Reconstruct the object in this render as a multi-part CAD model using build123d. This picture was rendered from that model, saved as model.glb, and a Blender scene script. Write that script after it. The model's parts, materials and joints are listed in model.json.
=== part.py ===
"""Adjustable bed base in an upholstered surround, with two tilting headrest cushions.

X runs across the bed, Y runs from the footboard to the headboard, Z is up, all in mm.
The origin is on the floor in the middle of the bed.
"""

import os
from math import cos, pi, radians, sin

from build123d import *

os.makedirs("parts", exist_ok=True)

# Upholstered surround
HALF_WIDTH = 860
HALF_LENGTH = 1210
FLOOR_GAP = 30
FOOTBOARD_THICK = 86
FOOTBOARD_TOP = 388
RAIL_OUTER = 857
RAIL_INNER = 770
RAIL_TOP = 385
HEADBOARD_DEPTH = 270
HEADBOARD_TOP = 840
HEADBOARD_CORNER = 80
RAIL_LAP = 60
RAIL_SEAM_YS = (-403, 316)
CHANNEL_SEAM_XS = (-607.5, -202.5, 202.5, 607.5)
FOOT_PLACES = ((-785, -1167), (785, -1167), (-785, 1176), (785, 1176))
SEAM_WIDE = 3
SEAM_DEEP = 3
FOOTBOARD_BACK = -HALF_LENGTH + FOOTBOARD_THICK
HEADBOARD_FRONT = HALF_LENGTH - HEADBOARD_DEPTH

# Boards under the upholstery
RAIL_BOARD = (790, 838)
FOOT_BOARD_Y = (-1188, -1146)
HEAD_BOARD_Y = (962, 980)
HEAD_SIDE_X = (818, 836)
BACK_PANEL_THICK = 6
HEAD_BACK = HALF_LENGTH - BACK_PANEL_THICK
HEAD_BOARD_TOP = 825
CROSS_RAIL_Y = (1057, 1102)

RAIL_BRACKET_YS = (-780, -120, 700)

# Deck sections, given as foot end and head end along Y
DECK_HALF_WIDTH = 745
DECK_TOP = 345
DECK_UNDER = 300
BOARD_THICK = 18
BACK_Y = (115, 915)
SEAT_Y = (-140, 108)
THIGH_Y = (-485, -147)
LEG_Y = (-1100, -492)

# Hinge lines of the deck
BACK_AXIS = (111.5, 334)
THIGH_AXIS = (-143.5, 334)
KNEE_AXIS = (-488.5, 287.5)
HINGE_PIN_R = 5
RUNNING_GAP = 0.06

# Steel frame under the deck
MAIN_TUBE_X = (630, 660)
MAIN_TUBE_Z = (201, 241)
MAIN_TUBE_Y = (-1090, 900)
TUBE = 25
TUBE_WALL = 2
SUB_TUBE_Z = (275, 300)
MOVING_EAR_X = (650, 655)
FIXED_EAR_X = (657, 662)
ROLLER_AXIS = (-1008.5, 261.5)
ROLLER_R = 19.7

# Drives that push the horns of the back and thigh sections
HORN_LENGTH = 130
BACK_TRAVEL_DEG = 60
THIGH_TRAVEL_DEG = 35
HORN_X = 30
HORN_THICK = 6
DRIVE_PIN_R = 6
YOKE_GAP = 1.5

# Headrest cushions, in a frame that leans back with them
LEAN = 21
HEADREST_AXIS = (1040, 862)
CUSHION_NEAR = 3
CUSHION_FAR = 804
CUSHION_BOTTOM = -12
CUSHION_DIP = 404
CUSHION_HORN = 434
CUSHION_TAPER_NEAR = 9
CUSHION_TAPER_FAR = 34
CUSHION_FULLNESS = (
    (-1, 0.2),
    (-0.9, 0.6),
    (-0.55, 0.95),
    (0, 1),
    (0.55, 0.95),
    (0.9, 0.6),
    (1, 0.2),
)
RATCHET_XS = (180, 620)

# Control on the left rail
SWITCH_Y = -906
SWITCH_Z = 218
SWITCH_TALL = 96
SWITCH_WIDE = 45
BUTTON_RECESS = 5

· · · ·

Task to complete> Produce an exact copy of the whole listing.

Correct answer>
Reconstruct the object in this render as a multi-part CAD model using build123d. This picture was rendered from that model, saved as model.glb, and a Blender scene script. Write that script after it. The model's parts, materials and joints are listed in model.json.
=== part.py ===
"""Adjustable bed base in an upholstered surround, with two tilting headrest cushions.

X runs across the bed, Y runs from the footboard to the headboard, Z is up, all in mm.
The origin is on the floor in the middle of the bed.
"""

import os
from math import cos, pi, radians, sin

from build123d import *

os.makedirs("parts", exist_ok=True)

# Upholstered surround
HALF_WIDTH = 860
HALF_LENGTH = 1210
FLOOR_GAP = 30
FOOTBOARD_THICK = 86
FOOTBOARD_TOP = 388
RAIL_OUTER = 857
RAIL_INNER = 770
RAIL_TOP = 385
HEADBOARD_DEPTH = 270
HEADBOARD_TOP = 840
HEADBOARD_CORNER = 80
RAIL_LAP = 60
RAIL_SEAM_YS = (-403, 316)
CHANNEL_SEAM_XS = (-607.5, -202.5, 202.5, 607.5)
FOOT_PLACES = ((-785, -1167), (785, -1167), (-785, 1176), (785, 1176))
SEAM_WIDE = 3
SEAM_DEEP = 3
FOOTBOARD_BACK = -HALF_LENGTH + FOOTBOARD_THICK
HEADBOARD_FRONT = HALF_LENGTH - HEADBOARD_DEPTH

# Boards under the upholstery
RAIL_BOARD = (790, 838)
FOOT_BOARD_Y = (-1188, -1146)
HEAD_BOARD_Y = (962, 980)
HEAD_SIDE_X = (818, 836)
BACK_PANEL_THICK = 6
HEAD_BACK = HALF_LENGTH - BACK_PANEL_THICK
HEAD_BOARD_TOP = 825
CROSS_RAIL_Y = (1057, 1102)

RAIL_BRACKET_YS = (-780, -120, 700)

# Deck sections, given as foot end and head end along Y
DECK_HALF_WIDTH = 745
DECK_TOP = 345
DECK_UNDER = 300
BOARD_THICK = 18
BACK_Y = (115, 915)
SEAT_Y = (-140, 108)
THIGH_Y = (-485, -147)
LEG_Y = (-1100, -492)

# Hinge lines of the deck
BACK_AXIS = (111.5, 334)
THIGH_AXIS = (-143.5, 334)
KNEE_AXIS = (-488.5, 287.5)
HINGE_PIN_R = 5
RUNNING_GAP = 0.06

# Steel frame under the deck
MAIN_TUBE_X = (630, 660)
MAIN_TUBE_Z = (201, 241)
MAIN_TUBE_Y = (-1090, 900)
TUBE = 25
TUBE_WALL = 2
SUB_TUBE_Z = (275, 300)
MOVING_EAR_X = (650, 655)
FIXED_EAR_X = (657, 662)
ROLLER_AXIS = (-1008.5, 261.5)
ROLLER_R = 19.7

# Drives that push the horns of the back and thigh sections
HORN_LENGTH = 130
BACK_TRAVEL_DEG = 60
THIGH_TRAVEL_DEG = 35
HORN_X = 30
HORN_THICK = 6
DRIVE_PIN_R = 6
YOKE_GAP = 1.5

# Headrest cushions, in a frame that leans back with them
LEAN = 21
HEADREST_AXIS = (1040, 862)
CUSHION_NEAR = 3
CUSHION_FAR = 804
CUSHION_BOTTOM = -12
CUSHION_DIP = 404
CUSHION_HORN = 434
CUSHION_TAPER_NEAR = 9
CUSHION_TAPER_FAR = 34
CUSHION_FULLNESS = (
    (-1, 0.2),
    (-0.9, 0.6),
    (-0.55, 0.95),
    (0, 1),
    (0.55, 0.95),
    (0.9, 0.6),
    (1, 0.2),
)
RATCHET_XS = (180, 620)

# Control on the left rail
SWITCH_Y = -906
SWITCH_Z = 218
SWITCH_TALL = 96
SWITCH_WIDE = 45
BUTTON_RECESS = 5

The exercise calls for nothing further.